Pour moi la différence entre lN et INAO se voit très bien en architecture, par analogie avec la différence entre Conception humaine et CAO et entre Dessin humain et DAO.
Depuis maintenant plus d'une décennie il y a eu une série de dialogues entre Philippe Grasset et Jean-Paul Baquiast*, en particulier https://www.dedefensa.org/article/dialogues-3-a-propos-du-grain-de-sable-divin par PhG et sa réponse par JPB https://www.dedefensa.org/article/dialogues-4-lindividu-dans-lhistoire à propos de la différence entre l'architecture de nos cathédrales conçues sans l'aide de l'ordinateur et celles des tours de Doubaï, conçues (CAO) et dessinées (DAO) avec.
Pour revenir au sujet initial, pour moi, sans hésitation Doubaï est à Reims ce que le JSF est au P-51.
[ Jadis, sur la planche à dessin, les courbes étaient dessinées à l'aide d'une réglette souple en poirier. Après la WW2 on a vu apparaître les réglettes en plastique souple, puis avec l'arrivée des ordinateurs on a vu arriver les logiciels traçant automatiquement une courbe astreinte à passer par un nombre donné de points. Je pense qu'un véritable artiste dessinateur 2D -pas moi!- est capable de déterminer au premier regard comment a été tracée la courbe effectivement dessinée (main levée, poirier, plastique, DAO). J'ai eu la même impression à Budapest où, coup sur coup, je suis allé au théâtre XIXème et à l'auditorium ultra-moderne signé Siemens. Résultat : acoustique exécrable dans le Siemens (pour que je m'en aperçoive, il faut que ce soit grave!). ]

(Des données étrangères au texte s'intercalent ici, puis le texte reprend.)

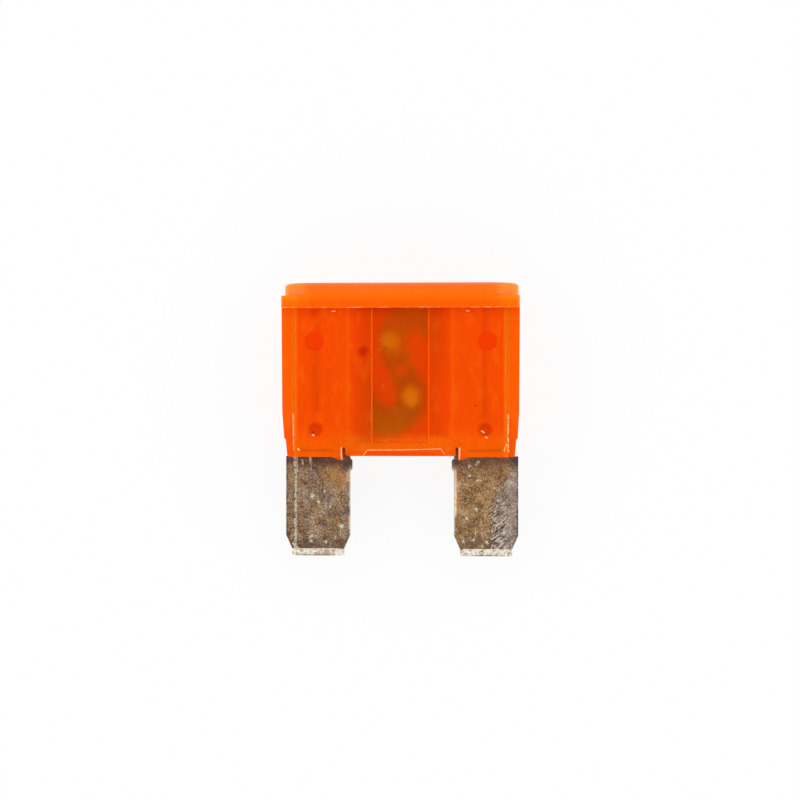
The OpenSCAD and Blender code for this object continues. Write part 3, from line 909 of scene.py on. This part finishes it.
def clean_tin(graph, noise):
    """Clean metal inside the housing, painted paler upwards to lift the crown's shadow, with a
    painted highlight on the bosses.
    """
    grained = graph.mix(graph.rise(noise.grain, 0.35, 0.65), CLEAN_DARK, CLEAN_PALE)
    paint = Paint(graph, grained)
    # Painted light that lifts the shadow under the crown
    paint.over(CLEAN_FILL_LIGHT, graph.rise(graph.y, *FILL_LIGHT_FADE))
    # Painted highlight on the bosses
    paint.over(BOSS_HIGHLIGHT, graph.discs(graph.flat, BOSSES, *BOSS_DISC))
    return paint.colour


def strip_metal():
    material, graph, out = new_material("strip_metal", FuseGraph)
    noise = graph.patterns(METAL_PATTERNS)
    on_right = graph.rise(graph.x, -1.0, 1.0)
    inside = graph.rise(graph.y, *INSIDE_HOUSING)
    paint, mauve = paint_tarnish(graph, noise, on_right)
    ridges = paint_scraped(graph, noise, paint, mauve)
    paint_copper_edge(graph, noise, paint)
    paint_burnt(graph, noise, on_right, paint)
    paint_dark_edges(graph, noise, paint)
    pale = paint_tin(graph, noise, paint)
    paint_tips(graph, noise, paint)
    paint.over(clean_tin(graph, noise), inside)

    relief = graph.add(
        noise.grain, graph.times(noise.fine, 0.5), graph.times(pale, 0.6),
        graph.times(ridges, 2.5))
    shader = graph.node("BsdfPrincipled")
    graph.put(paint.colour, shader.inputs["Base Color"])
    graph.put(graph.rise(inside, 0.0, 1.0, *METALLIC), shader.inputs["Metallic"])
    graph.put(graph.rise(pale, 0.0, 1.0, *METAL_ROUGHNESS), shader.inputs["Roughness"])
    graph.put(graph.bump(relief, *METAL_RELIEF), shader.inputs["Normal"])
    graph.put(shader.outputs[0], out.inputs["Surface"])
    return material


def assign(node, material):
    mesh = frame["nodes"][node].data
    mesh.materials.clear()
    mesh.materials.append(material)


# Camera, floor and light

def make_camera():
    """A camera straight over the fuse's front, turned a little as in the photograph."""
    data = bpy.data.cameras.new("camera")
    camera = bpy.data.objects.new("camera", data)
    bpy.context.scene.collection.objects.link(camera)
    data.sensor_width = SENSOR_WIDTH
    data.lens = SENSOR_WIDTH * PX_PER_MM * CAMERA_DISTANCE / PHOTO_PX
    data.clip_start, data.clip_end = CAMERA_RANGE_M
    turn = Matrix.Rotation(CAMERA_YAW, 4, "Y")
    back = turn @ Vector((0, 0, CAMERA_DISTANCE * MM))
    camera.matrix_world = FUSE @ Matrix.Translation(Vector(AIM) * MM + back) @ turn
    bpy.context.scene.camera = camera


def floor_material():
    """White where it is seen, with the fuse's shadow, and a pale paint to the light."""
    material, graph, out = new_material("floor", Graph)
    paint = graph.node("BsdfDiffuse")
    paint.inputs["Color"].default_value = (*FLOOR_COLOUR, 1)
    white = graph.node("Emission")
    path = graph.node("LightPath").outputs
    seen = graph.either(
        path["Is Camera Ray"], path["Is Glossy Ray"], path["Is Transmission Ray"])
    shown = graph.blend(graph.times(seen, FLOOR_WHITE), paint.outputs[0], white.outputs[0])
    graph.put(shown, out.inputs["Surface"])
    return material


def make_floor():
    half = FLOOR_HALF_WIDTH_M
    mesh = bpy.data.meshes.new("floor")
    corners = [(-half, -half, 0), (half, -half, 0), (half, half, 0), (-half, half, 0)]
    mesh.from_pydata(corners, [], [(0, 1, 2, 3)])
    mesh.materials.append(floor_material())
    floor = bpy.data.objects.new("floor", mesh)
    bpy.context.scene.collection.objects.link(floor)


def make_world():
    """Pale studio all round, dark straight above, where the photographer stood."""
    world = bpy.data.worlds.new("studio")
    world.use_nodes = True
    bpy.context.scene.world = world
    graph = Graph(world.node_tree)
    direction = graph.node("SeparateXYZ")
    graph.put(graph.node("TexCoord").outputs["Generated"], direction.inputs[0])
    height = direction.outputs[2]
    sky = graph.node("Background")
    sky.inputs["Color"].default_value = (1, 1, 1, 1)
    graph.put(
        graph.rise(height, *SKY_FADE, SKY_STRENGTH, ZENITH_STRENGTH), sky.inputs["Strength"])
    graph.put(sky.outputs[0], graph.node("OutputWorld").inputs["Surface"])


assign("housing", housing_plastic())
assign("fuse_element", strip_metal())
make_camera()
make_floor()
make_world()
bpy.context.scene.view_settings.view_transform = "Standard"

Remarque. L'imbécillité peut être elle aussi être assistée par ordinateur ; et dissimuler son imbécillité derrière l'intelligence de "son" ordinateur, c'est peut-être là un jeu qui risque de devenir à la mode.
* : "Ancien élève de l'ENA (promotion Albert-Camus, 1960-1962), diplômé d'études supérieures en droit public et en économie politique, Jean-Paul Baquiast a consacré sa carrière de haut fonctionnaire aux technologies de l'information et de la communication dont il a été l'un des pionniers au sein de l'administration française." (Wikipédia). Un fonctionnaire n'est pas un fonctionneur.